1 stick (8 tablespoons) unsalted butter
Two 15-ounce cans pure pumpkin puree
2 cups half-and-half
1 1/2 cups granulated sugar
3 large eggs
2 1/2 teaspoons pumpkin pie spice
1/2 teaspoon ground cardamom
1 teaspoon fine salt
1 cup old-fashioned rolled oats
1 cup dark brown sugar, packed
3/4 cup all-purpose flour
Whipped cream, for serving

Steps:

  • Preheat the oven to 350 degrees F. Butter the bottom and sides of a 13-by-9-inch baking dish with 1 tablespoon butter.
  • Whisk together the pumpkin puree, half-and-half, granulated sugar, eggs, 2 teaspoons pumpkin pie spice, 1/4 teaspoon cardamom and 1/2 teaspoon salt in a large bowl until well blended.

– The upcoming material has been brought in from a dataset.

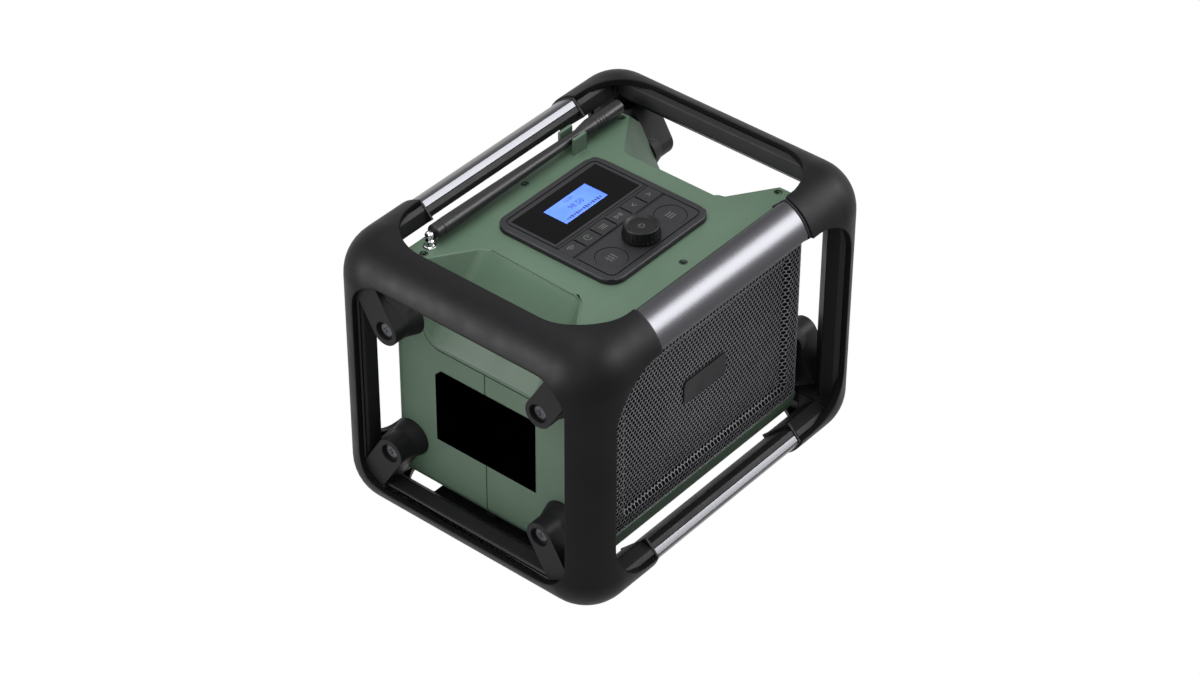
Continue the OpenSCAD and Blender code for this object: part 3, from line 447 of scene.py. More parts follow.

  • In another large bowl, combine the oats, brown sugar, flour, remaining 1/2 teaspoon pumpkin pie spice, 1/4 teaspoon cardamom and 1/2 teaspoon salt, breaking up any lumps of brown sugar with a fork. Melt the remaining 7 tablespoons butter and stir into the flour mixture until it is completely moistened and crumbly.
  • Spread the pumpkin mixture evenly in the bottom of the baking dish. Scatter the oat mixture on top. Bake until the pumpkin is set around the edges but still jiggly when shaken, and the topping is brown and crisp, about 50 minutes.
  • Serve room temperature or slightly warm with whipped cream on the side.